What we know is that the aircraft will be found close to the arc, the final attempt at communication between the aircraft systems and ground stations. We've done progressively more refined and detailed analysis of the other satellite information that has enabled us to prioritise (search areas) along that arc.
"We have a high probability that the aircraft will be found at the southern end of that long arc. We now know in considerable detail what almost all of the search area looks like, we've mapped these in detail. We can tow our sonar equipment about 100 meters (329 ft) from the ocean floor in confidence that we won't run into any unexpected obstacles."
What happens if/when the wreckage is found?
Dolan says that it largely depends on where, and how, the plane is found. The Australian contingent, he says, is still discussing plans with their Malaysian colleagues on how to proceed in the event of a positive identification of plane wreckage.
"If you have a debris field identified, to be able to know what to do with it requires careful mapping and photographing, which will take up to a month," he says. "Until we've got that largely completed we won't understand the sequence of what we're able to do in relation to wreckage and human remains."
What happens if they don't find it within the current search timetable?
There is AUS $60 million ($52.8 mil) earmarked by the Australian government for mapping and underwater search, and Australian expenditure is to be matched by Malaysian government.

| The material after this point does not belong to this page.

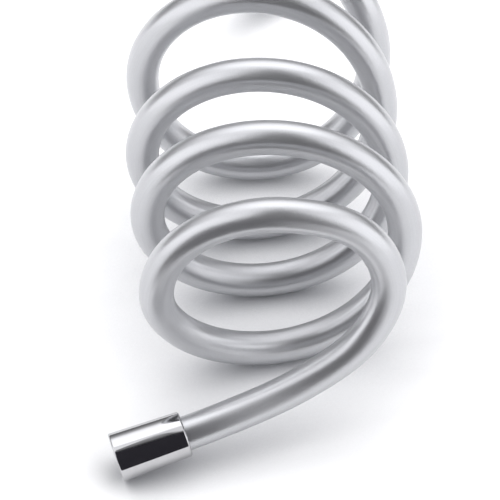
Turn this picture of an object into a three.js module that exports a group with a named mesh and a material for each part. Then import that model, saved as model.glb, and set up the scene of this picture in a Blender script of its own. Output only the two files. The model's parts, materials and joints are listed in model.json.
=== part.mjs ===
// Flexible shower hose: a smooth silver hose lying in an open coil, its loops standing on the floor,
// with a free-spinning coupling nut at the near end and a cone nut at the far end.
// Units are millimetres. X is right, Y is away from the viewer, Z is up, and the floor is Z = 0.
import * as THREE from 'three';

// Hose
const hoseDiameter = 16.6;
const hoseBore = 10.4;
const hoseSides = 12;

// Standard half-inch pipe thread, inside both nuts
const threadMinorDiameter = 18.64;
const threadMajorDiameter = 20.96;

// Clearances between pieces that touch or run on each other
const seatGap = 0.3;
const spinGap = 0.35;
const webGap = 0.45;

// Ends of the thread: the relief behind it is a little deeper, and runs out short of the collar
const reliefDepth = 0.1;
const threadRunOut = 0.5;
const threadToCollar = 0.4;

// Shared sizes of both end fittings, measured along the axis from the mouth of the nut
const nutMouthDiameter = 24;
const washerThickness = 2;
const washerHole = 8;
const collarThickness = 1.8;
const glideRingThickness = 0.8;
const webThickness = 2.8;
const ferruleLip = 0.6;
const ferruleWall = 0.45;
const neckDiameter = 12;
const waterwayDiameter = 6.4;
const washerFront = 9.1;
const barbCount = 4;
const barbDepth = 0.6;
const barbStep = 0.4;
const stemLead = 1;

// Near fitting: coupling nut with a slight taper
const frontNut = {
  length: 34.8,
  backDiameter: 22.1,
  straight: 1.2,
  mouthChamfer: 0.5,
  backChamfer: 0.7,
  ferruleLength: 12.5,
  tailReach: 31.5,
  hoseStraight: 9,
};

// Far fitting: cone nut that takes the handset
const rearNut = {
  length: 40,
  backDiameter: 20.8,
  straight: 10,
  mouthChamfer: 0.5,
  backChamfer: 0.6,
  ferruleLength: 17,
  tailReach: 36,
  hoseStraight: 5,
};

// The coil, by the centre line of the hose: half the width of its widest turn, the mean distance
// from turn to turn, and the height of its highest crest
const coilHalfWidth = 67.1;
const coilPitch = 44;
const coilCrest = 143.3;

// Places along the route are shares of those three: across, back and up.
// The near nut's mouth rests on the floor and the hose lifts its back
const frontMouth = { across: -1.061, back: -4.361 };
const frontHeading = 16.5;
const frontPitch = 10.8;

// The far nut lies on its side on the floor, mouth to the right
const rearMouth = { across: 0.627, back: 4.416 };
const rearHeading = 219;

// The hose from the near nut up to the first turn
const frontLead = [
  [0.232, -3.655, 0.202],
  [0.689, -3.350, 0.326],
  [0.860, -3.175, 0.530],
  [0.636, -3.120, 0.742],
];

// One row per turn: right side, left side and crest, and how far back each side stands
const turns = [
  { right: 0.999, left: -0.784, crest: 0.823, rightBack: -3.202, leftBack: -3.064 },
  { right: 1.000, left: -0.867, crest: 0.848, rightBack: -2.152, leftBack: -1.861 },
  { right: 0.925, left: -0.920, crest: 0.872, rightBack: -1.216, leftBack: -0.898 },
  { right: 0.863, left: -0.937, crest: 0.946, rightBack: -0.280, leftBack: 0.293 },
  { right: 0.829, left: -0.937, crest: 1.000, rightBack: 0.570, leftBack: 0.850 },
];
const pointsPerTurn = 16;
const firstCoilPoint = 4;
const lastCoilPoint = 65;

// The hose from the last turn, over its crest and down to the floor behind the coil
const rearLead = [
  [0.569, 0.768, 0.858],
  [0.286, 1.109, 0.963],
  [-0.042, 1.564, 0.977],
  [-0.355, 2.064, 0.879],
  [-0.534, 2.450, 0.698],
  [-0.548, 2.745, 0.447],
  [-0.399, 3.086, 0.230],
  [-0.146, 3.427, 0.112],
];

const leadStep = 26;
const latheSides = 60;

const hoseRadius = hoseDiameter / 2;
const boreRadius = hoseBore / 2;
const nutMouthRadius = nutMouthDiameter / 2;
const threadRadius = threadMinorDiameter / 2;
const reliefRadius = threadMajorDiameter / 2 + reliefDepth;
const neckRadius = neckDiameter / 2;
const waterwayRadius = waterwayDiameter / 2;
const facetShrink = Math.cos(Math.PI / latheSides);
const boreApothem = boreRadius * Math.cos(Math.PI / hoseSides);
const ferruleInner = (hoseRadius + seatGap) / facetShrink;
const ferruleOuter = ferruleInner + ferruleWall;
const skirtRadius = (ferruleOuter + spinGap) / facetShrink;

// Stations along a fitting, counted from the mouth
const station = {};
station.washerBack = washerFront + washerThickness;
station.collarFront = station.washerBack + seatGap;
station.collarBack = station.collarFront + collarThickness;
station.glideFront = station.collarBack + seatGap;
station.glideBack = station.glideFront + glideRingThickness;
station.webFront = station.glideBack + seatGap;
station.webBack = station.webFront + webThickness;
station.ferruleFront = station.webBack + seatGap;
station.hoseEnd = station.ferruleFront + ferruleLip + seatGap;

const finish = (color, roughness, metalness) => (
  new THREE.MeshStandardMaterial({ color, roughness, metalness })
);

const finishes = {
  hose: () => finish(0xc9cbcd, 0.35, 0.1),
  chrome: () => finish(0xdadcde, 0.08, 1),
  brass: () => finish(0xb5934a, 0.3, 1),
  steel: () => finish(0xb9bbbd, 0.3, 1),
  nylon: () => finish(0xeceae4, 0.5, 0),
  rubber: () => finish(0x1f1f20, 0.8, 0),
};

function named(name, geometry, material) {
  const mesh = new THREE.Mesh(geometry, material);
  mesh.name = name;
  return mesh;
}

// A ring-shaped solid from a closed outline of [radius, station] pairs
function revolve(outline) {
  const closed = [...outline, outline[0]].reverse();
  const corners = closed.map(([radius, along]) => new THREE.Vector2(radius, along));
  return new THREE.LatheGeometry(corners, latheSides);
}

function outerRadiusAt(nut, along) {
  const backRadius = nut.backDiameter / 2;
  const share = Math.max(0, (along - nut.straight) / (nut.length - nut.straight));
  return nutMouthRadius + (backRadius - nutMouthRadius) * share;
}

function nutGeometry(nut) {
  const threadChamfer = reliefRadius - threadRadius + reliefDepth;
  const threadEnd = station.collarFront - threadToCollar;
  const webRadius = neckRadius + webGap;
  return revolve([
    [threadRadius, threadChamfer],
    [threadRadius, threadEnd],
    [reliefRadius, threadEnd + threadRunOut],
    [reliefRadius, station.webFront],
    [webRadius, station.webFront],
    [webRadius, station.webBack],
    [skirtRadius, station.webBack],
    [skirtRadius, nut.length],
    [outerRadiusAt(nut, nut.length) - nut.backChamfer, nut.length],
    [outerRadiusAt(nut, nut.length - nut.backChamfer), nut.length - nut.backChamfer],
    [outerRadiusAt(nut, nut.straight), nut.straight],
    [nutMouthRadius, nut.mouthChamfer],
    [nutMouthRadius - nut.mouthChamfer, 0],
    [threadRadius + threadChamfer, 0],
  ]);
}

function washerGeometry() {
  const outer = threadRadius - seatGap;
  return revolve([
    [washerHole / 2, washerFront],
    [washerHole / 2, station.washerBack],
    [outer, station.washerBack],
    [outer, washerFront],
  ]);
}

function glideRingGeometry() {
  const inner = neckRadius + spinGap;
  const outer = threadRadius - seatGap;
  return revolve([
    [inner, station.glideFront],
    [inner, station.glideBack],
    [outer, station.glideBack],
    [outer, station.glideFront],
  ]);
}

// The tail: a sealing collar, a neck that the nut and the ferrule run on, and a barbed stem in the hose
function tailGeometry(reach) {
  const stemRadius = boreApothem - seatGap;
  const collarRadius = threadRadius - seatGap;
  const neckEnd = station.ferruleFront + ferruleLip;
  const barbLength = (reach - neckEnd - stemLead) / barbCount;
  const outline = [
    [waterwayRadius, station.collarFront],
    [waterwayRadius, reach],
    [stemRadius - barbDepth, reach],
  ];
  for (let barb = 0; barb < barbCount; barb += 1) {
    const tip = reach - (barb + 1) * barbLength;
    outline.push([stemRadius, tip]);
    outline.push([stemRadius - barbDepth, tip - barbStep]);
  }
  outline.push([stemRadius - barbDepth, neckEnd]);
  outline.push([neckRadius, neckEnd]);
  outline.push([neckRadius, station.collarBack]);
  outline.push([collarRadius, station.collarBack]);
  outline.push([collarRadius, station.collarFront]);
  return revolve(outline);
}

// The ferrule: a thin cup pressed over the end of the hose, its lip round the neck of the tail
function ferruleGeometry(length) {
  const lipInner = (neckRadius + seatGap) / facetShrink;
  const lipBack = station.ferruleFront + ferruleLip;
  const end = station.ferruleFront + length;
  return revolve([
    [lipInner, station.ferruleFront],
    [lipInner, lipBack],
    [ferruleInner, lipBack],
    [ferruleInner, end],
    [ferruleOuter, end],
    [ferruleOuter, station.ferruleFront],
  ]);
}

// Direction from the mouth of a nut towards its hose
function fittingAxis(heading, pitch) {
  const turn = THREE.MathUtils.degToRad(heading);
  const rise = THREE.MathUtils.degToRad(pitch);
  const level = Math.cos(rise);
  return new THREE.Vector3(level * Math.cos(turn), level * Math.sin(turn), Math.sin(rise));
}

function fitting(prefix, nut, mouth, axis) {
  const group = new THREE.Group();
  group.position.copy(mouth);
  group.quaternion.setFromUnitVectors(new THREE.Vector3(0, 1, 0), axis);
  group.add(named(`${prefix}_nut`, nutGeometry(nut), finishes.chrome()));
  group.add(named(`${prefix}_washer`, washerGeometry(), finishes.rubber()));
  group.add(named(`${prefix}_glide_ring`, glideRingGeometry(), finishes.nylon()));
  group.add(named(`${prefix}_tail`, tailGeometry(nut.tailReach), finishes.brass()));
  group.add(named(`${prefix}_ferrule`, ferruleGeometry(nut.ferruleLength), finishes.steel()));
  return group;
}

// One point of the coil. Step 0 is the right side of a turn, a quarter turn on is its crest.
function coilPoint(index) {
  const turn = Math.floor(index / pointsPerTurn);
  const share = (index % pointsPerTurn) / pointsPerTurn;
  const angle = share * 2 * Math.PI;
  const here = turns[turn];
  const next = turns[Math.min(turn + 1, turns.length - 1)];
  const right = share < 0.5 ? here.right : next.right;
  const crest = (share < 0.75 ? here.crest : next.crest) * coilCrest;
  const middle = (right + here.left) / 2;
  const reach = (right - here.left) / 2;
  const back = share < 0.5
    ? THREE.MathUtils.lerp(here.rightBack, here.leftBack, share * 2)
    : THREE.MathUtils.lerp(here.leftBack, next.rightBack, share * 2 - 1);
  return new THREE.Vector3(
    (middle + reach * Math.cos(angle)) * coilHalfWidth,
    back * coilPitch,
    hoseRadius + ((crest - hoseRadius) / 2) * (1 + Math.sin(angle)),
  );
}

// Even steps along a smooth curve through the listed points, both ends included
function leadPoints(points) {
  const curve = new THREE.CatmullRomCurve3(points);
  return curve.getSpacedPoints(Math.round(curve.getLength() / leadStep));
}

// A curve that is stepped point by point, so that each turn has a step at its lowest point
class RouteCurve extends THREE.CatmullRomCurve3 {
  getPointAt(share, target) {
    return this.getPoint(share, target);
  }

  getTangentAt(share, target) {
    return this.getTangent(share, target);
  }
}

function routePoints(frontAlong, rearAlong) {
  const coil = [];
  for (let index = firstCoilPoint; index <= lastCoilPoint; index += 1) {
    coil.push(coilPoint(index));
  }
  const placed = ([across, back, up]) => (
    new THREE.Vector3(across * coilHalfWidth, back * coilPitch, up * coilCrest)
  );
  const frontStart = frontAlong(frontNut.length + frontNut.hoseStraight);
  const rearStart = rearAlong(rearNut.length + rearNut.hoseStraight);
  return [
    frontAlong(station.hoseEnd),
    ...leadPoints([frontStart, ...frontLead.map(placed), coil[0]]),
    ...coil.slice(1, -1),
    ...leadPoints([coil[coil.length - 1], ...rearLead.map(placed), rearStart]),
    rearAlong(station.hoseEnd),
  ];
}

function ringShape(outer, inner) {
  const corner = (radius, index) => {
    const angle = (index * 2 * Math.PI) / hoseSides;
    return new THREE.Vector2(radius * Math.cos(angle), radius * Math.sin(angle));
  };
  const corners = (radius) => Array.from({ length: hoseSides }, (unused, index) => corner(radius, index));
  const shape = new THREE.Shape(corners(outer));
  shape.holes.push(new THREE.Path(corners(inner)));
  return shape;
}

function hoseGeometry(points) {
  return new THREE.ExtrudeGeometry(ringShape(hoseRadius, boreRadius), {
    steps: points.length - 1,
    curveSegments: 1,
    extrudePath: new RouteCurve(points),
  });
}

const frontAxis = fittingAxis(frontHeading, frontPitch);
const frontOrigin = new THREE.Vector3(
  frontMouth.across * coilHalfWidth,
  frontMouth.back * coilPitch,
  nutMouthRadius * Math.cos(THREE.MathUtils.degToRad(frontPitch)),
);

// The far nut lies on its cone, so its axis drops from the mouth towards the hose
const coneFall = nutMouthRadius - rearNut.backDiameter / 2;
const coneSlope = Math.atan(coneFall / (rearNut.length - rearNut.straight));
const rearAxis = fittingAxis(rearHeading, -THREE.MathUtils.radToDeg(coneSlope));
const rearOrigin = new THREE.Vector3(
  rearMouth.across * coilHalfWidth,
  rearMouth.back * coilPitch,
  nutMouthRadius / Math.cos(coneSlope) + rearNut.straight * Math.sin(coneSlope),
);

const frontAlong = (along) => frontOrigin.clone().addScaledVector(frontAxis, along);
const rearAlong = (along) => rearOrigin.clone().addScaledVector(rearAxis, along);

const showerHose = new THREE.Group();
showerHose.add(named('hose', hoseGeometry(routePoints(frontAlong, rearAlong)), finishes.hose()));
showerHose.add(fitting('front', frontNut, frontOrigin, frontAxis));
showerHose.add(fitting('rear', rearNut, rearOrigin, rearAxis));

export default showerHose;
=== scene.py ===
"""Shower hose: a smooth silver hose in a standing coil, with a chrome coupling nut and a cone nut.

The route of the hose repeats the one in the part's source, in metres. Both end fittings are placed
by the axes of their spin joints in the frame.
"""

import json
import logging
import math
from dataclasses import dataclass, field
from enum import Enum
from typing import Callable, Sequence

import bmesh
import bpy
import numpy as np
from mathutils import Matrix, Vector

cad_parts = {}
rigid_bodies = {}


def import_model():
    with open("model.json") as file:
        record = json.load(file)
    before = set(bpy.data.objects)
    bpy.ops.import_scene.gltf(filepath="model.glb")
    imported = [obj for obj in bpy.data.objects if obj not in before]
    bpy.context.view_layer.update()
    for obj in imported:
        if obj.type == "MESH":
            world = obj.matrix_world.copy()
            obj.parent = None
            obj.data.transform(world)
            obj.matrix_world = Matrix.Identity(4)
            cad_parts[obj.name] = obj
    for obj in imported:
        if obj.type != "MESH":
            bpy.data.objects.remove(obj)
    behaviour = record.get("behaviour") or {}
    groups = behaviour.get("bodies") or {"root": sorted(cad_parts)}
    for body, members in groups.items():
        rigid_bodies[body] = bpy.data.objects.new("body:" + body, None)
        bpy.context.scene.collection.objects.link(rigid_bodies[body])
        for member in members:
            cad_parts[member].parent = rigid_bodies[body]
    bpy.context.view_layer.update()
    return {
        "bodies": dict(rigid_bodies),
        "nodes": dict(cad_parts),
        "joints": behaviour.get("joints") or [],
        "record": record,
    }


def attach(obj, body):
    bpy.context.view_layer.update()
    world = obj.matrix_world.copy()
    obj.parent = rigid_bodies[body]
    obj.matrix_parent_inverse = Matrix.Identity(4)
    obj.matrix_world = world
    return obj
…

It is a significant resource upon which to draw, Dolan says.
However, "if at the end of that we haven't found the aircraft, then it's really going to be a matter for governments to decide what's next what resources they might wish to supply and I can't really preempt what that discussion might be."
A new air of "cautious optimism" pervades the search teams, yet it seems that there is still plenty of uncertainties to overcome before the MH370 mystery is finally put to rest.